The conversion creates an entirely new legal entity and may result in recognizing income due to loss recapture rules, so consult a CPA before converting. You'll need a new EIN, a new business bank account, and systematic transfer of all contracts and licenses to the new entity. Most conversions take a few weeks and cost less than a single month of liability insurance.

Will an LLC reduce self-employment taxes?

No. Single-member LLCs pay identical self-employment taxes to sole proprietorships unless electing S-Corporation treatment. Both structures pay 15.3% self-employment tax on all net business income by default.

The liability protection and business credit benefits justify LLC formation, but self-employment tax savings is not one of them without changing tax election.

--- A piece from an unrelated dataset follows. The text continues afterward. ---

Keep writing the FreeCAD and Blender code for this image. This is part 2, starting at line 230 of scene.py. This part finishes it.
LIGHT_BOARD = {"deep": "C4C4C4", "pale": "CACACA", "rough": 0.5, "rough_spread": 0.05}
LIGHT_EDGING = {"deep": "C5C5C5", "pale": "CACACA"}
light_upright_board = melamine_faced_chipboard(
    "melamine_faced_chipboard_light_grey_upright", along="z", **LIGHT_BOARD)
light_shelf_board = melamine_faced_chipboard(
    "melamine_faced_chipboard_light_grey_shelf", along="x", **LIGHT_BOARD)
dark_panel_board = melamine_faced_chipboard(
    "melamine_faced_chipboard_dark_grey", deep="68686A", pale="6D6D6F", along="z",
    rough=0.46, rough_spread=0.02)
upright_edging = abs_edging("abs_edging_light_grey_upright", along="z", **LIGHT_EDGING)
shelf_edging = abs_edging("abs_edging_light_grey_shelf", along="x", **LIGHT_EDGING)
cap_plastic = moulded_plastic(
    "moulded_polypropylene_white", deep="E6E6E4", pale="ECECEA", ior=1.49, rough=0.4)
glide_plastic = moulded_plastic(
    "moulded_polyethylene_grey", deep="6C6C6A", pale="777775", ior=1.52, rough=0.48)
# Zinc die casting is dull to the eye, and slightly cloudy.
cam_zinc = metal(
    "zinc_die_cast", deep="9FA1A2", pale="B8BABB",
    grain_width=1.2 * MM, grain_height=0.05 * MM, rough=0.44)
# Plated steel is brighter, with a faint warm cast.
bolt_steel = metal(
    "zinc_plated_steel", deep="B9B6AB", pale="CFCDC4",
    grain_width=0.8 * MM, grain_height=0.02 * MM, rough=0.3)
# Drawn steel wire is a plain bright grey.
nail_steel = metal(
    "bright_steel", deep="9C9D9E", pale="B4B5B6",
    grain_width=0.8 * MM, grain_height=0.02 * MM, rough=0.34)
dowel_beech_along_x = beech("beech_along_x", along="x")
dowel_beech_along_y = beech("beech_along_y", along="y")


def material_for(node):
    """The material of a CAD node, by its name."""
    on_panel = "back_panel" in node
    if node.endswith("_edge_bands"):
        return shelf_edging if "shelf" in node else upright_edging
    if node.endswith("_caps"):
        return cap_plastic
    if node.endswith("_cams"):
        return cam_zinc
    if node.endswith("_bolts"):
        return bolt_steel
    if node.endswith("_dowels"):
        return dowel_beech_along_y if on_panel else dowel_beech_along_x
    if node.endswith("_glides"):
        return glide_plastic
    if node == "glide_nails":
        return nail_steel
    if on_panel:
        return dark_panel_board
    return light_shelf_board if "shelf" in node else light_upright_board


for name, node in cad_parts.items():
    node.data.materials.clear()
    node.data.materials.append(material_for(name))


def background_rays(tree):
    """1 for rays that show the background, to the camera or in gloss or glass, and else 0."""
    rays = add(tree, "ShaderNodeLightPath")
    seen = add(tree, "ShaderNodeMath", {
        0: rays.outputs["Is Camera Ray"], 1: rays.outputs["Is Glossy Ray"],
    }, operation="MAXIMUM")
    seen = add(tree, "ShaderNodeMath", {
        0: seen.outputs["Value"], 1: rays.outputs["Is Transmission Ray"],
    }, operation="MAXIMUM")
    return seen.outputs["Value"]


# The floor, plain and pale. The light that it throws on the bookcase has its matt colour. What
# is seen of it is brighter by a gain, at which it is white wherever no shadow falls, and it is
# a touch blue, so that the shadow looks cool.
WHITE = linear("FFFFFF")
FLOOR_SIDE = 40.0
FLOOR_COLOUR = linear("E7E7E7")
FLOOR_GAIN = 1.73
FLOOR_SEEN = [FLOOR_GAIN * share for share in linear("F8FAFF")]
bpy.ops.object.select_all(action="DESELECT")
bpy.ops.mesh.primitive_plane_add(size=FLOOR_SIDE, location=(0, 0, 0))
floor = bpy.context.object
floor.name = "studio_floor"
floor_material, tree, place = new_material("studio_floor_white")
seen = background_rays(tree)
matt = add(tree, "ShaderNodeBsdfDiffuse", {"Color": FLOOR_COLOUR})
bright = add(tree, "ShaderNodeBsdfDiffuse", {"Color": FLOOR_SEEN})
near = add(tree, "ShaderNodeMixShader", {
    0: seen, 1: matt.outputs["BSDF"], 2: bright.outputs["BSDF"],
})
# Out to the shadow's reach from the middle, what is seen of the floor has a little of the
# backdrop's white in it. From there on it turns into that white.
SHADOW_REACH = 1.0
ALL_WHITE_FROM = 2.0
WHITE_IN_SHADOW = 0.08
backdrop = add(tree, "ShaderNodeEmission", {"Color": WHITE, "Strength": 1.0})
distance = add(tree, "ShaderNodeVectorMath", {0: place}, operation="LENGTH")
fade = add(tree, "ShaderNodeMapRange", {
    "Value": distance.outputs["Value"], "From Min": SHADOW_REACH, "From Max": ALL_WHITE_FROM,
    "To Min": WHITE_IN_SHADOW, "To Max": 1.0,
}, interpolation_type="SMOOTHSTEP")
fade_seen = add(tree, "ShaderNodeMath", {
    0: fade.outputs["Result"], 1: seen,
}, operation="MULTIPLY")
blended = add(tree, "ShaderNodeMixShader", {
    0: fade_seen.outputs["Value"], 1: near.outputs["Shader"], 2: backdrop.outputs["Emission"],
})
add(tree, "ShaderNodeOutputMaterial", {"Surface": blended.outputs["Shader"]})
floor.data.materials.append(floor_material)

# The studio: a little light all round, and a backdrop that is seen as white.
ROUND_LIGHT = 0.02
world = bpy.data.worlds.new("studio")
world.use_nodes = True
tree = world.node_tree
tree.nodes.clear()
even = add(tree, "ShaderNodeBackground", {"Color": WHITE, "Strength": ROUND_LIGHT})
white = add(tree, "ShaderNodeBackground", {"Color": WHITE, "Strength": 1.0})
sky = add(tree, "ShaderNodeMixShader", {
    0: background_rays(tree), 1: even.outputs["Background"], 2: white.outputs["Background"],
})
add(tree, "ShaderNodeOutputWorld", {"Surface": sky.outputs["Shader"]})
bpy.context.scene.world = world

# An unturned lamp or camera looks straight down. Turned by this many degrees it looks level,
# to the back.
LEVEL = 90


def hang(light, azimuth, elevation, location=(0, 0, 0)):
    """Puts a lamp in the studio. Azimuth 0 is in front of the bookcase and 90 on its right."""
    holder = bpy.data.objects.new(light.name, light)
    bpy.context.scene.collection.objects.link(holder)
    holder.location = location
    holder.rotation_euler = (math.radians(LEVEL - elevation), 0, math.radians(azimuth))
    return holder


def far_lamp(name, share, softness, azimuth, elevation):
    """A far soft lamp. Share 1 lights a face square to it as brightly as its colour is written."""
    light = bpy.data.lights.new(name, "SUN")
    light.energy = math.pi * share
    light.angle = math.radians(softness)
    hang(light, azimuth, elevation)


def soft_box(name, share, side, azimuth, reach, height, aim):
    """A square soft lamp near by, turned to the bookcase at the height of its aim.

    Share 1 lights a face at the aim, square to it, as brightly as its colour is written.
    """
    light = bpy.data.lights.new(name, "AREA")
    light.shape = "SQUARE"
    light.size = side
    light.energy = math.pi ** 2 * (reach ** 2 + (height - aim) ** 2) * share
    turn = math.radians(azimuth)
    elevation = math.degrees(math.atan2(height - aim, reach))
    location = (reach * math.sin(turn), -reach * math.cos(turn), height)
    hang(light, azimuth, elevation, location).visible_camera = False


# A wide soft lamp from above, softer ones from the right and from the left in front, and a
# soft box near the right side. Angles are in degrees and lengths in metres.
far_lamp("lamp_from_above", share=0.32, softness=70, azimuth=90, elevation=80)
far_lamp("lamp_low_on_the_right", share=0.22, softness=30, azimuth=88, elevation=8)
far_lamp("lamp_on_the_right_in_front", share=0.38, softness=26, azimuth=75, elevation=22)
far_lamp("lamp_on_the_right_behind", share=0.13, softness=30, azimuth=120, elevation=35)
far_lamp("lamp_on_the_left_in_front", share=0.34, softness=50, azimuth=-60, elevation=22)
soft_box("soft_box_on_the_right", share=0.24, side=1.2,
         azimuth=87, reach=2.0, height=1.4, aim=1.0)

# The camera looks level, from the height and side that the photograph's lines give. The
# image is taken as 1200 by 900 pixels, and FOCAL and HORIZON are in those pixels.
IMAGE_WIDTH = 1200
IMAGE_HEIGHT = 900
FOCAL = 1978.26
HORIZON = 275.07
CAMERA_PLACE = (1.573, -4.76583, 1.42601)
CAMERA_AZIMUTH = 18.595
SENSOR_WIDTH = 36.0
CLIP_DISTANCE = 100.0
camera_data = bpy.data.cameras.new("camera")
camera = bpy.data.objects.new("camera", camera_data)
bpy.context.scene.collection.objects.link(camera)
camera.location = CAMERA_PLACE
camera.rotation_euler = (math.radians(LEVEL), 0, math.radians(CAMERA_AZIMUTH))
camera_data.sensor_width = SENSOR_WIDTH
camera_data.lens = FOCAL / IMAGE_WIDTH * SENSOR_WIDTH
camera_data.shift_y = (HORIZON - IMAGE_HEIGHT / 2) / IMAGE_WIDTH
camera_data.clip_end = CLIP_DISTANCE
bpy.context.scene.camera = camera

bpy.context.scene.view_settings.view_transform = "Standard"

Does an LLC protect someone who personally guarantees a business loan?

Personal guarantees override LLC liability protection for that specific debt. Lenders commonly require personal guarantees for small business loans and commercial leases, particularly for newer businesses without established credit histories.

When maintaining proper corporate formalities (such as keeping personal and business finances completely separate, filing required annual reports, and treating the LLC as a genuinely separate legal entity), the LLC still protects personal assets from other business liabilities like customer lawsuits, supplier claims, or employee disputes.

What business activities need LLC protection most?

The SBA recommends LLCs for medium- or higher-risk businesses and owners with significant personal assets requiring protection. High-risk operations include construction trades, businesses with physical locations where customers visit, product manufacturing, professional services where errors could cause client harm, and any business with employees.

If a single incident could generate liability exceeding your business assets, or if you own a home and have substantial retirement savings, an LLC structure provides protection worth far more than its formation and maintenance costs.